------ Input data ------
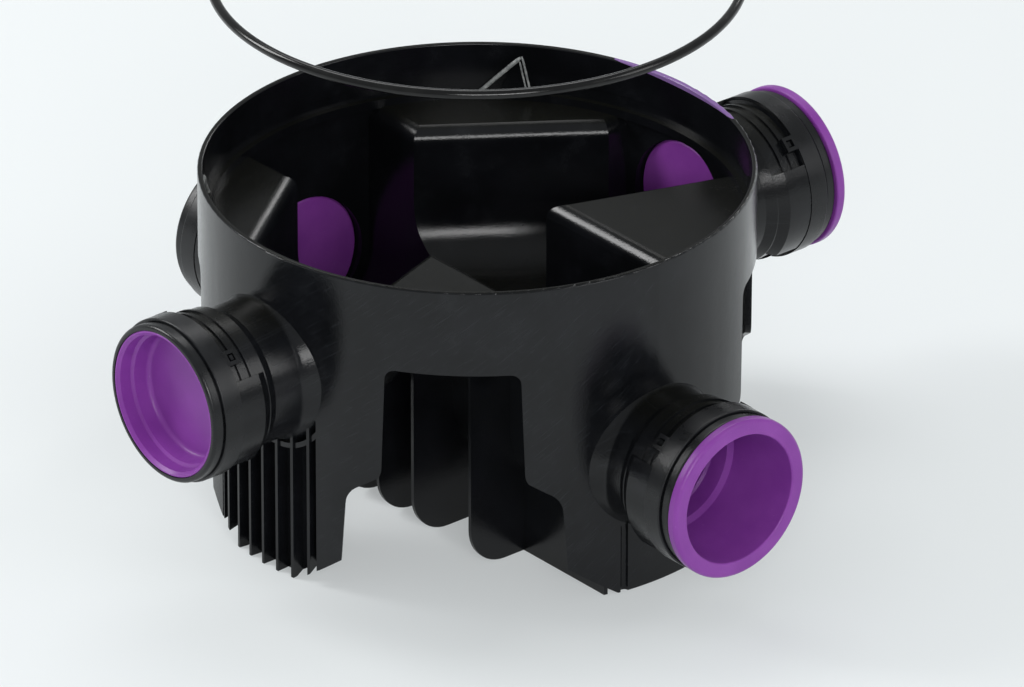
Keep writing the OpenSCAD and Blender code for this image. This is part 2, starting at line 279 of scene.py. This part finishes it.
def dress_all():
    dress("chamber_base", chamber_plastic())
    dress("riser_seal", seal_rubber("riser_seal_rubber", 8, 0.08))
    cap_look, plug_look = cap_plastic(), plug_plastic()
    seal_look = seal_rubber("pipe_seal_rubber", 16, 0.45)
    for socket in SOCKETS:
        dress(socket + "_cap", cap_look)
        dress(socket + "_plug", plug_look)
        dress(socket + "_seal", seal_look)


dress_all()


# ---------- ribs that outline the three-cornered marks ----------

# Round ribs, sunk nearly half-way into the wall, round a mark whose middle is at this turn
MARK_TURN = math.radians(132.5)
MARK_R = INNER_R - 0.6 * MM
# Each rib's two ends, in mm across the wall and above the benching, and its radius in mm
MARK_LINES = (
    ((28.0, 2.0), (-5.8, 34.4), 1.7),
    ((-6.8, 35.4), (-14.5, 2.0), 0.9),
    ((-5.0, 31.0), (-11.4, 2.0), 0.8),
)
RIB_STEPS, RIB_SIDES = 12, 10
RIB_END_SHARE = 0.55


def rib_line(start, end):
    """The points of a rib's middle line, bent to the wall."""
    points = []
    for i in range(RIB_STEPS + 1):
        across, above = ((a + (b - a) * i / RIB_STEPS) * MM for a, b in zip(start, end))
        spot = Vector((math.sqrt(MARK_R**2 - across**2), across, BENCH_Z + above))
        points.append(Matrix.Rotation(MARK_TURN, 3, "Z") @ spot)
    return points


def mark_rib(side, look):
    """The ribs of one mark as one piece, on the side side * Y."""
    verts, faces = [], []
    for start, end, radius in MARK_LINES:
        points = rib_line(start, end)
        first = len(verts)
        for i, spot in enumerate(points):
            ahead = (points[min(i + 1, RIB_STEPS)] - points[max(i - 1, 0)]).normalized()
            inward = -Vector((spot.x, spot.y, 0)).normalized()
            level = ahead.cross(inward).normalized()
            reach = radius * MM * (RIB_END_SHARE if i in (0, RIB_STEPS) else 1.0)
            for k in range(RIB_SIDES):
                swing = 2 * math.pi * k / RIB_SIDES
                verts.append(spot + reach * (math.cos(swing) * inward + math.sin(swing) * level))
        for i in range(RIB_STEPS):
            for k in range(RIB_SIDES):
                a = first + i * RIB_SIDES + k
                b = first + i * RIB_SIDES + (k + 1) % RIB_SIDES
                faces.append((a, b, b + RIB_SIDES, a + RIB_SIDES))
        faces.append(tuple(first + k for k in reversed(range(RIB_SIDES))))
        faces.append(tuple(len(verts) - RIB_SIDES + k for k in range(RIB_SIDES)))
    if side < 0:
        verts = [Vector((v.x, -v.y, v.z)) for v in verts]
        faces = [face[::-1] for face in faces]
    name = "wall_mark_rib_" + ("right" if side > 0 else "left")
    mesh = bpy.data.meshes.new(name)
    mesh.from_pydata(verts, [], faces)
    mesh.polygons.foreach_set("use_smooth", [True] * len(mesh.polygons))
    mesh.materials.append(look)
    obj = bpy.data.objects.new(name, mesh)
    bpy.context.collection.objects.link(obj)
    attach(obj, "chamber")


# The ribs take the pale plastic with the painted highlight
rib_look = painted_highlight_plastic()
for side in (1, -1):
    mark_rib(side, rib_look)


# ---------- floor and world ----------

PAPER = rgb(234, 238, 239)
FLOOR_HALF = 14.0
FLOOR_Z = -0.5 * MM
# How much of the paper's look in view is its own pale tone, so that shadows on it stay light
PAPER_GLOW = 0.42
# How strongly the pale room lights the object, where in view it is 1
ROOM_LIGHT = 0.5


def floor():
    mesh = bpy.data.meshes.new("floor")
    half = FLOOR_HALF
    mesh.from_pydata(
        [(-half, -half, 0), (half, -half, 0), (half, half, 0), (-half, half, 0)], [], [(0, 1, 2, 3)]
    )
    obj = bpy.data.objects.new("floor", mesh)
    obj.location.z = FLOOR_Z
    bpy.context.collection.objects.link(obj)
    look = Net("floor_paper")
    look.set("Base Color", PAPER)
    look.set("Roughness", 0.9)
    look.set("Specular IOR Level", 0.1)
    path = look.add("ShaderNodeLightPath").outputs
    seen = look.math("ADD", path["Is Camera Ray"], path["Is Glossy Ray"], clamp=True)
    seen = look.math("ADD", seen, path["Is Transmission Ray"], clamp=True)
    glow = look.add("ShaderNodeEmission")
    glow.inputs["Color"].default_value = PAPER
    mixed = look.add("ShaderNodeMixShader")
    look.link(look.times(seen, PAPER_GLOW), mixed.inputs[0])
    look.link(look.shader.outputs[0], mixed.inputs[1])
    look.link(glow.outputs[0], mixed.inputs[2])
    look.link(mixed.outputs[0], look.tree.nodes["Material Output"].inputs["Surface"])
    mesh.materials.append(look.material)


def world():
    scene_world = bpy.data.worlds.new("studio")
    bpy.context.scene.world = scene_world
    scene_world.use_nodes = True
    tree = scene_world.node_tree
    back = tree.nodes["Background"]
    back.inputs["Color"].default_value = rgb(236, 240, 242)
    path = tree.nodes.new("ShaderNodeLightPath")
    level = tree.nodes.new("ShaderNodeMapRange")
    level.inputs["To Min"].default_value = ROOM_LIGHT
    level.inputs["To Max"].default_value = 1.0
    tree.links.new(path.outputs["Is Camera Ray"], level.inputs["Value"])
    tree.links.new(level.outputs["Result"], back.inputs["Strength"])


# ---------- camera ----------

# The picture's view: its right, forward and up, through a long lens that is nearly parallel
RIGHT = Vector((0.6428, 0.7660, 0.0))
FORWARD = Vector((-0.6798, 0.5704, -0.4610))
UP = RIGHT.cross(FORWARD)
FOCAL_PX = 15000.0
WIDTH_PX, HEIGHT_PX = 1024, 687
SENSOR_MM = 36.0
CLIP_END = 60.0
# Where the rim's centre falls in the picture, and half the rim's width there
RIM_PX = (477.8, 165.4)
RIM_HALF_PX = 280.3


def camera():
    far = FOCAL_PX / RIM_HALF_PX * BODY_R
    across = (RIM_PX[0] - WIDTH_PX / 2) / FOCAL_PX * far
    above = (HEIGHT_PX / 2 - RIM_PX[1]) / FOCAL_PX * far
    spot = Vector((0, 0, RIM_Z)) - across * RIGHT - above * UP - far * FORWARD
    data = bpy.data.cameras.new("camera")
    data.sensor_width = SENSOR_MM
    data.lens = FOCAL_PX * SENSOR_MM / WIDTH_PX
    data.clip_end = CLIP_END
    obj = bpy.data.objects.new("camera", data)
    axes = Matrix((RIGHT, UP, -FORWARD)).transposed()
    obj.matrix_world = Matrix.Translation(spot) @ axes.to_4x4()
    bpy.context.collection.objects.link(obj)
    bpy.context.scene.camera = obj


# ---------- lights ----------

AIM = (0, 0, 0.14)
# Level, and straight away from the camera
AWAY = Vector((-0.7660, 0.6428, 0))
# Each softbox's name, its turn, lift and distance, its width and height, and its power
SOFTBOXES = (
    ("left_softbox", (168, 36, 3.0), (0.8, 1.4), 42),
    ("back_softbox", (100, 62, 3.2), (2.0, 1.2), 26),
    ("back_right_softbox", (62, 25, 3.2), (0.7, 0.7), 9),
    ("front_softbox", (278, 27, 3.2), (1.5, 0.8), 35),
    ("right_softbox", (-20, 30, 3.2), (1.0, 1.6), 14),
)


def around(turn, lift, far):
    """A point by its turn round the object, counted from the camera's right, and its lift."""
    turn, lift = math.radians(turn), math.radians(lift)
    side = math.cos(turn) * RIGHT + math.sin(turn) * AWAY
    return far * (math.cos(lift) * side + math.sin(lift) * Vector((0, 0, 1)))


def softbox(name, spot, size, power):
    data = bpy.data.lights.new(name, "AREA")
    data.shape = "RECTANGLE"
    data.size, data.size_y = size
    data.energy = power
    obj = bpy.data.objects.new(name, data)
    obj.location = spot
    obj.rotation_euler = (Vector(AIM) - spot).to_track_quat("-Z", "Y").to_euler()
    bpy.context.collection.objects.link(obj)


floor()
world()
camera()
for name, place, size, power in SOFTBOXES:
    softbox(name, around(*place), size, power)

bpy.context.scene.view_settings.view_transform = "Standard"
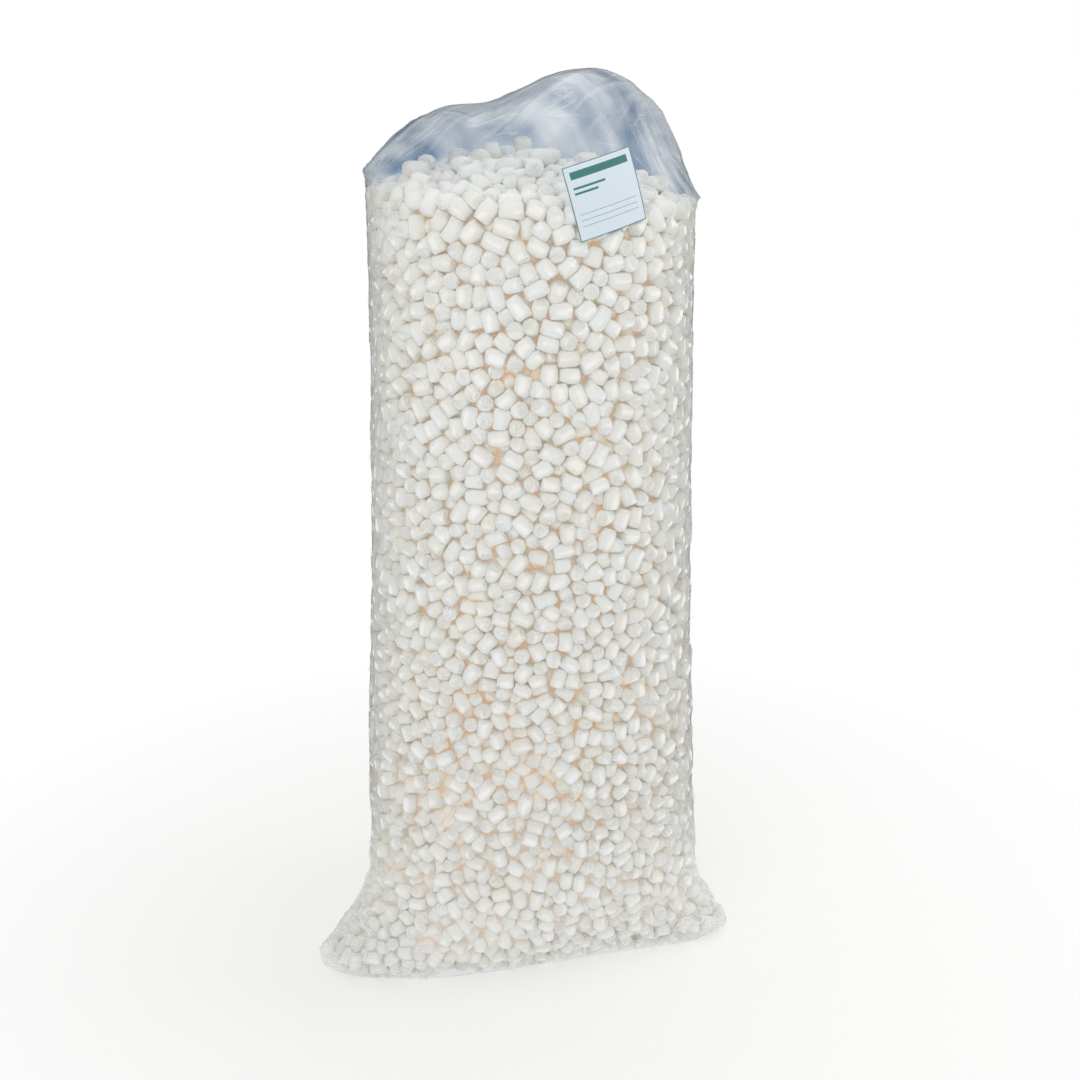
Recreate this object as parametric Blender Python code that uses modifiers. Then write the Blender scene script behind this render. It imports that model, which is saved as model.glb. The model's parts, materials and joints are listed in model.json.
------
#### [Given task]
Find the lines holding "that" and list every one.

#### [Full output]
# ---------- ribs that outline the three-cornered marks ----------
# How much of the paper's look in view is its own pale tone, so that shadows on it stay light
# The picture's view: its right, forward and up, through a long lens that is nearly parallel
Recreate this object as parametric Blender Python code that uses modifiers. Then write the Blender scene script behind this render. It imports that model, which is saved as model.glb. The model's parts, materials and joints are listed in model.json.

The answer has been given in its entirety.